■ **EXERCISE PROMPT**
All of the records below need to be copied exactly.

■ **GIVEN RECORDS**
## begin
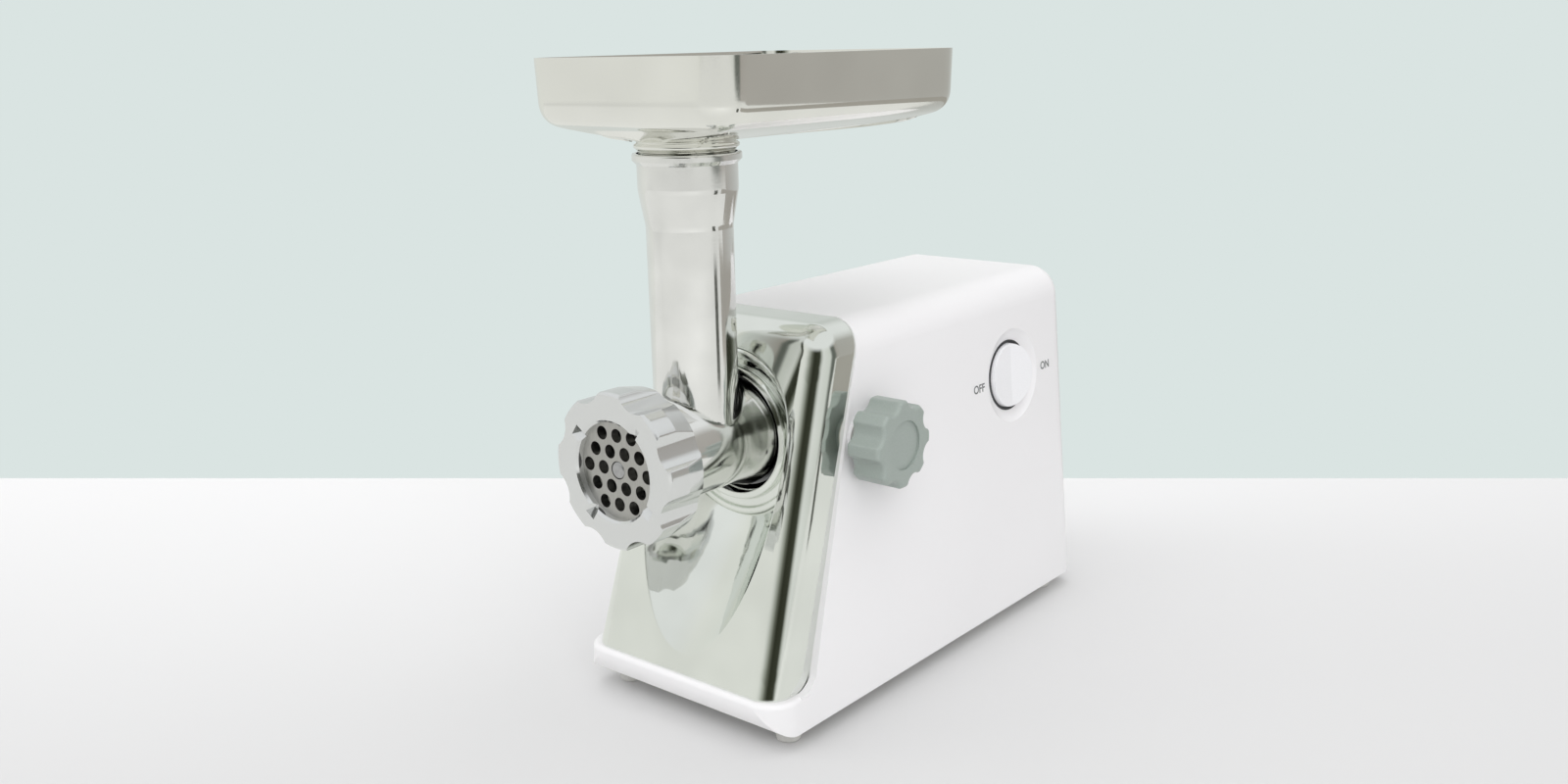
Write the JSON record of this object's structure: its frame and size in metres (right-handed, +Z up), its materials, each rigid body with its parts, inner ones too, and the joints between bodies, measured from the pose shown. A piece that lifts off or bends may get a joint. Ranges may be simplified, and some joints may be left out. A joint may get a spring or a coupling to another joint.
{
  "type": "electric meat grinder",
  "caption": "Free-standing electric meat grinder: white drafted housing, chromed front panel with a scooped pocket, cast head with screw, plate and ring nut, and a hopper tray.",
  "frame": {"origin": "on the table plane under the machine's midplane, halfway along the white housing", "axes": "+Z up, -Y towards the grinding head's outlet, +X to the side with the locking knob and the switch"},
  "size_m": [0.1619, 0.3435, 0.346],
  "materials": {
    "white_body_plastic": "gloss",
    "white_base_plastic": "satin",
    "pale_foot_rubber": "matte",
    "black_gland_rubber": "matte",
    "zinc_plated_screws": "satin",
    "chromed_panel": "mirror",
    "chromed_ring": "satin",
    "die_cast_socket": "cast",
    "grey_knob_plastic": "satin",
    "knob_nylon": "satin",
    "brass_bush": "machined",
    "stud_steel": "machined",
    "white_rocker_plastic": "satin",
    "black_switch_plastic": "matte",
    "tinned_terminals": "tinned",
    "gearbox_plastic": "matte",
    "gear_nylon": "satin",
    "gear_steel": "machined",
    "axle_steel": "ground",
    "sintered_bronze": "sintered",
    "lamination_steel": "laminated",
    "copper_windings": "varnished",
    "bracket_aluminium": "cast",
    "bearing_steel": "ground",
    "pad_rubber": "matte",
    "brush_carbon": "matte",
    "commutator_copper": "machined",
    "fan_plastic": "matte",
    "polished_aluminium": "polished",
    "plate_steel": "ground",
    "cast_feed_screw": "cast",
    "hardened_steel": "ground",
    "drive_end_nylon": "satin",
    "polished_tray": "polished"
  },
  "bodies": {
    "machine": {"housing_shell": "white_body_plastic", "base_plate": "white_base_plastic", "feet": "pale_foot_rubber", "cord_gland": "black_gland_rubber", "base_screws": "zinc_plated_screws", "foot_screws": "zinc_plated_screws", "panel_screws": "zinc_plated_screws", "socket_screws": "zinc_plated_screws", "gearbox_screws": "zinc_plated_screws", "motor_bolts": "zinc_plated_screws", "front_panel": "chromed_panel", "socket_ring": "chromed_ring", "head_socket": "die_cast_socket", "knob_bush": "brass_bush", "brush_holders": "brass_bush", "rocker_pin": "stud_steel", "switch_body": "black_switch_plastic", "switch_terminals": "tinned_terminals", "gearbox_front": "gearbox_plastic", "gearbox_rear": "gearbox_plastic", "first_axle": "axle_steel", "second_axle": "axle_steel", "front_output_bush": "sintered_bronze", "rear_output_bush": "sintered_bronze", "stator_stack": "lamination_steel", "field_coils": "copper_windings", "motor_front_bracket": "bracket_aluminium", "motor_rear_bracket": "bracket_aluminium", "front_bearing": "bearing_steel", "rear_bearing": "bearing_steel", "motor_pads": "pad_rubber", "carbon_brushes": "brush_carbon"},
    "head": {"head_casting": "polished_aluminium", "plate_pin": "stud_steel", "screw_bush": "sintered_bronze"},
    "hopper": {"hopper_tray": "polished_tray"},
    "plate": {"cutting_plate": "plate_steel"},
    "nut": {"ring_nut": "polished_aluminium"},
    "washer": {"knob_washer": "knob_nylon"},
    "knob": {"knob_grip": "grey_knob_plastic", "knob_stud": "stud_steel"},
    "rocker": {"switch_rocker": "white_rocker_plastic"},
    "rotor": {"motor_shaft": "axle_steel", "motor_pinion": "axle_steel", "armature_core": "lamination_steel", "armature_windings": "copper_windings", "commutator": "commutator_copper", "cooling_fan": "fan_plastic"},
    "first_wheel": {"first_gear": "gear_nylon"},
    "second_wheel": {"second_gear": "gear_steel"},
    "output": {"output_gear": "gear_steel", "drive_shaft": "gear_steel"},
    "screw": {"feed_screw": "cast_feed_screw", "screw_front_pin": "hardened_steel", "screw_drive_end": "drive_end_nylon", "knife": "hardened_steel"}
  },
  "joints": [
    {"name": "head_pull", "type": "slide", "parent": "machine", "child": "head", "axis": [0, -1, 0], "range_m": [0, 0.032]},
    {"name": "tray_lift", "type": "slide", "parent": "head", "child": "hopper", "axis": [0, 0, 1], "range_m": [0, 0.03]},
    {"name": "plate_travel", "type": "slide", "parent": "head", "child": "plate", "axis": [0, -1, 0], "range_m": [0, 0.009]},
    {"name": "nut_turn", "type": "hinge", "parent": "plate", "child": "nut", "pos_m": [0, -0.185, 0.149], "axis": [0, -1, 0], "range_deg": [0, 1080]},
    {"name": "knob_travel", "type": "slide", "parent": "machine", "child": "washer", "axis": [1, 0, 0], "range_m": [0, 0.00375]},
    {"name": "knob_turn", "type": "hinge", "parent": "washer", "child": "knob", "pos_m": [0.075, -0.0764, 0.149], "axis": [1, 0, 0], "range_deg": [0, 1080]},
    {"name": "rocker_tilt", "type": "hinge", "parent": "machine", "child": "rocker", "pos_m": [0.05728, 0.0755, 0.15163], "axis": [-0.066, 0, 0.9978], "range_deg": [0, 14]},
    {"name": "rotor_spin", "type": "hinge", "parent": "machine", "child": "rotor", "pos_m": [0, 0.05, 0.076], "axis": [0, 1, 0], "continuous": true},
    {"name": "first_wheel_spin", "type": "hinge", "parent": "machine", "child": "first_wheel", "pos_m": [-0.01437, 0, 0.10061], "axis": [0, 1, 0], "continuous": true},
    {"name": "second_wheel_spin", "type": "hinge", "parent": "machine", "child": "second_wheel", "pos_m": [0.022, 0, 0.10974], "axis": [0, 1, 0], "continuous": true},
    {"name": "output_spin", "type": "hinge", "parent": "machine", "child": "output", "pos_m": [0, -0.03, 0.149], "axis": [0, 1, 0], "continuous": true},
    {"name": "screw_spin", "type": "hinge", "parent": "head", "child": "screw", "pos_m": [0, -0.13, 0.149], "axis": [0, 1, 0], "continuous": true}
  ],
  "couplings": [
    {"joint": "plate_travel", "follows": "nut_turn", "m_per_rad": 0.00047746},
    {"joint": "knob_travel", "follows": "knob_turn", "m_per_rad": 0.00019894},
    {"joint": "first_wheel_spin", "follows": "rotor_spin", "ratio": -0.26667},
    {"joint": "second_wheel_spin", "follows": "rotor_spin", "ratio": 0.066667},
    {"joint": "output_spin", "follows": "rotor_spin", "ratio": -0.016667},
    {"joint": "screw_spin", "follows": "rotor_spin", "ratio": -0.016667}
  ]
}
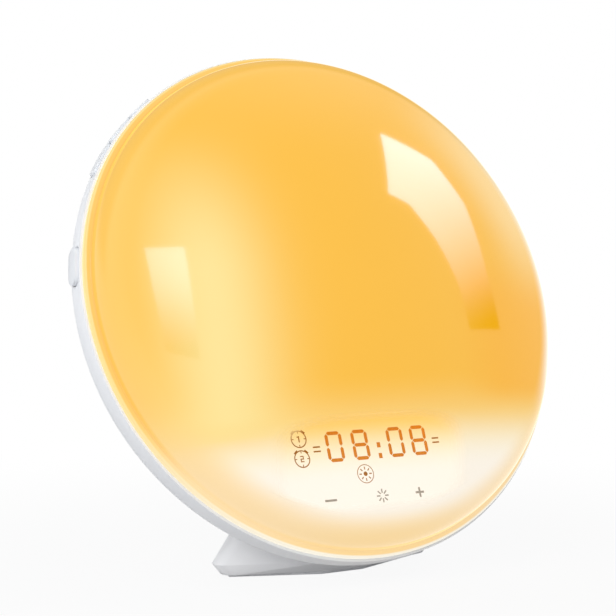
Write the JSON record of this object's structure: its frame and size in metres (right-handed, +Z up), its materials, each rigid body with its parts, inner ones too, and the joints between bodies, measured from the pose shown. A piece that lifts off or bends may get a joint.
## end
■ **TASK ANSWER**
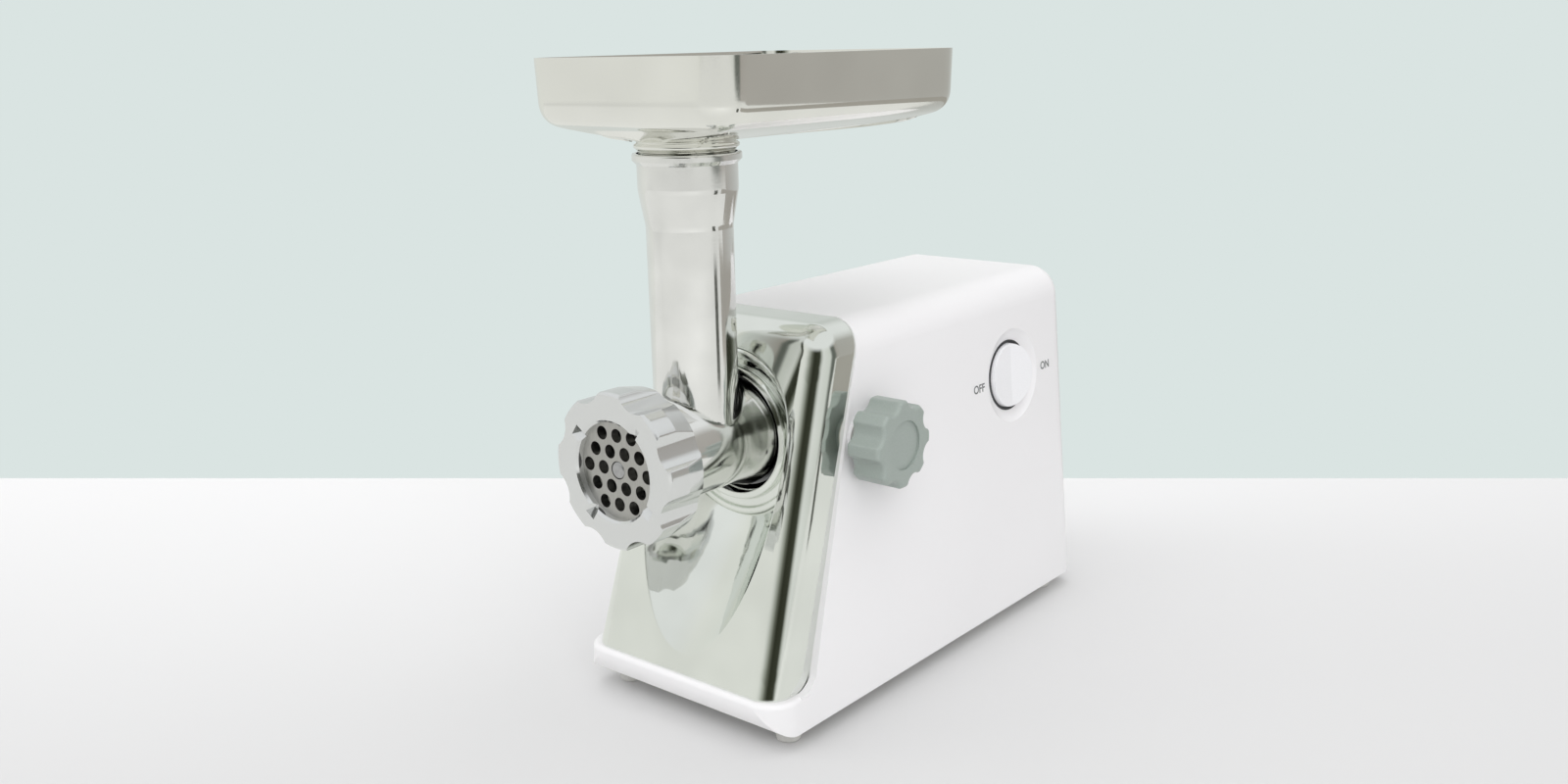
Write the JSON record of this object's structure: its frame and size in metres (right-handed, +Z up), its materials, each rigid body with its parts, inner ones too, and the joints between bodies, measured from the pose shown. A piece that lifts off or bends may get a joint. Ranges may be simplified, and some joints may be left out. A joint may get a spring or a coupling to another joint.
{
  "type": "electric meat grinder",
  "caption": "Free-standing electric meat grinder: white drafted housing, chromed front panel with a scooped pocket, cast head with screw, plate and ring nut, and a hopper tray.",
  "frame": {"origin": "on the table plane under the machine's midplane, halfway along the white housing", "axes": "+Z up, -Y towards the grinding head's outlet, +X to the side with the locking knob and the switch"},
  "size_m": [0.1619, 0.3435, 0.346],
  "materials": {
    "white_body_plastic": "gloss",
    "white_base_plastic": "satin",
    "pale_foot_rubber": "matte",
    "black_gland_rubber": "matte",
    "zinc_plated_screws": "satin",
    "chromed_panel": "mirror",
    "chromed_ring": "satin",
    "die_cast_socket": "cast",
    "grey_knob_plastic": "satin",
    "knob_nylon": "satin",
    "brass_bush": "machined",
    "stud_steel": "machined",
    "white_rocker_plastic": "satin",
    "black_switch_plastic": "matte",
    "tinned_terminals": "tinned",
    "gearbox_plastic": "matte",
    "gear_nylon": "satin",
    "gear_steel": "machined",
    "axle_steel": "ground",
    "sintered_bronze": "sintered",
    "lamination_steel": "laminated",
    "copper_windings": "varnished",
    "bracket_aluminium": "cast",
    "bearing_steel": "ground",
    "pad_rubber": "matte",
    "brush_carbon": "matte",
    "commutator_copper": "machined",
    "fan_plastic": "matte",
    "polished_aluminium": "polished",
    "plate_steel": "ground",
    "cast_feed_screw": "cast",
    "hardened_steel": "ground",
    "drive_end_nylon": "satin",
    "polished_tray": "polished"
  },
  "bodies": {
    "machine": {"housing_shell": "white_body_plastic", "base_plate": "white_base_plastic", "feet": "pale_foot_rubber", "cord_gland": "black_gland_rubber", "base_screws": "zinc_plated_screws", "foot_screws": "zinc_plated_screws", "panel_screws": "zinc_plated_screws", "socket_screws": "zinc_plated_screws", "gearbox_screws": "zinc_plated_screws", "motor_bolts": "zinc_plated_screws", "front_panel": "chromed_panel", "socket_ring": "chromed_ring", "head_socket": "die_cast_socket", "knob_bush": "brass_bush", "brush_holders": "brass_bush", "rocker_pin": "stud_steel", "switch_body": "black_switch_plastic", "switch_terminals": "tinned_terminals", "gearbox_front": "gearbox_plastic", "gearbox_rear": "gearbox_plastic", "first_axle": "axle_steel", "second_axle": "axle_steel", "front_output_bush": "sintered_bronze", "rear_output_bush": "sintered_bronze", "stator_stack": "lamination_steel", "field_coils": "copper_windings", "motor_front_bracket": "bracket_aluminium", "motor_rear_bracket": "bracket_aluminium", "front_bearing": "bearing_steel", "rear_bearing": "bearing_steel", "motor_pads": "pad_rubber", "carbon_brushes": "brush_carbon"},
    "head": {"head_casting": "polished_aluminium", "plate_pin": "stud_steel", "screw_bush": "sintered_bronze"},
    "hopper": {"hopper_tray": "polished_tray"},
    "plate": {"cutting_plate": "plate_steel"},
    "nut": {"ring_nut": "polished_aluminium"},
    "washer": {"knob_washer": "knob_nylon"},
    "knob": {"knob_grip": "grey_knob_plastic", "knob_stud": "stud_steel"},
    "rocker": {"switch_rocker": "white_rocker_plastic"},
    "rotor": {"motor_shaft": "axle_steel", "motor_pinion": "axle_steel", "armature_core": "lamination_steel", "armature_windings": "copper_windings", "commutator": "commutator_copper", "cooling_fan": "fan_plastic"},
    "first_wheel": {"first_gear": "gear_nylon"},
    "second_wheel": {"second_gear": "gear_steel"},
    "output": {"output_gear": "gear_steel", "drive_shaft": "gear_steel"},
    "screw": {"feed_screw": "cast_feed_screw", "screw_front_pin": "hardened_steel", "screw_drive_end": "drive_end_nylon", "knife": "hardened_steel"}
  },
  "joints": [
    {"name": "head_pull", "type": "slide", "parent": "machine", "child": "head", "axis": [0, -1, 0], "range_m": [0, 0.032]},
    {"name": "tray_lift", "type": "slide", "parent": "head", "child": "hopper", "axis": [0, 0, 1], "range_m": [0, 0.03]},
    {"name": "plate_travel", "type": "slide", "parent": "head", "child": "plate", "axis": [0, -1, 0], "range_m": [0, 0.009]},
    {"name": "nut_turn", "type": "hinge", "parent": "plate", "child": "nut", "pos_m": [0, -0.185, 0.149], "axis": [0, -1, 0], "range_deg": [0, 1080]},
    {"name": "knob_travel", "type": "slide", "parent": "machine", "child": "washer", "axis": [1, 0, 0], "range_m": [0, 0.00375]},
    {"name": "knob_turn", "type": "hinge", "parent": "washer", "child": "knob", "pos_m": [0.075, -0.0764, 0.149], "axis": [1, 0, 0], "range_deg": [0, 1080]},
    {"name": "rocker_tilt", "type": "hinge", "parent": "machine", "child": "rocker", "pos_m": [0.05728, 0.0755, 0.15163], "axis": [-0.066, 0, 0.9978], "range_deg": [0, 14]},
    {"name": "rotor_spin", "type": "hinge", "parent": "machine", "child": "rotor", "pos_m": [0, 0.05, 0.076], "axis": [0, 1, 0], "continuous": true},
    {"name": "first_wheel_spin", "type": "hinge", "parent": "machine", "child": "first_wheel", "pos_m": [-0.01437, 0, 0.10061], "axis": [0, 1, 0], "continuous": true},
    {"name": "second_wheel_spin", "type": "hinge", "parent": "machine", "child": "second_wheel", "pos_m": [0.022, 0, 0.10974], "axis": [0, 1, 0], "continuous": true},
    {"name": "output_spin", "type": "hinge", "parent": "machine", "child": "output", "pos_m": [0, -0.03, 0.149], "axis": [0, 1, 0], "continuous": true},
    {"name": "screw_spin", "type": "hinge", "parent": "head", "child": "screw", "pos_m": [0, -0.13, 0.149], "axis": [0, 1, 0], "continuous": true}
  ],
  "couplings": [
    {"joint": "plate_travel", "follows": "nut_turn", "m_per_rad": 0.00047746},
    {"joint": "knob_travel", "follows": "knob_turn", "m_per_rad": 0.00019894},
    {"joint": "first_wheel_spin", "follows": "rotor_spin", "ratio": -0.26667},
    {"joint": "second_wheel_spin", "follows": "rotor_spin", "ratio": 0.066667},
    {"joint": "output_spin", "follows": "rotor_spin", "ratio": -0.016667},
    {"joint": "screw_spin", "follows": "rotor_spin", "ratio": -0.016667}
  ]
}
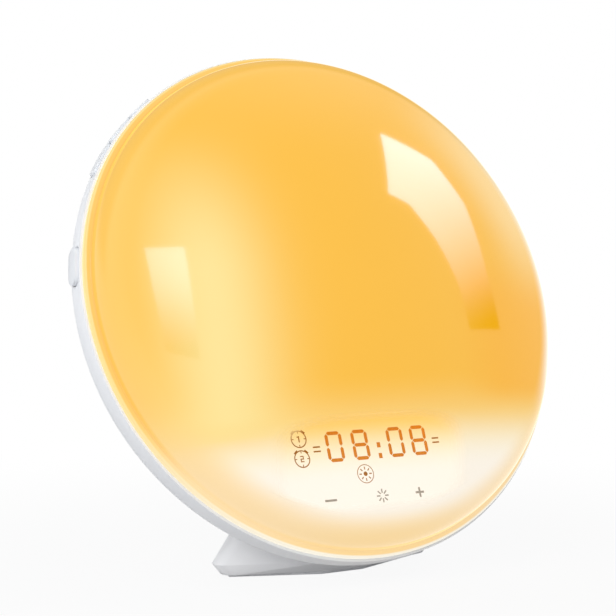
Write the JSON record of this object's structure: its frame and size in metres (right-handed, +Z up), its materials, each rigid body with its parts, inner ones too, and the joints between bodies, measured from the pose shown. A piece that lifts off or bends may get a joint.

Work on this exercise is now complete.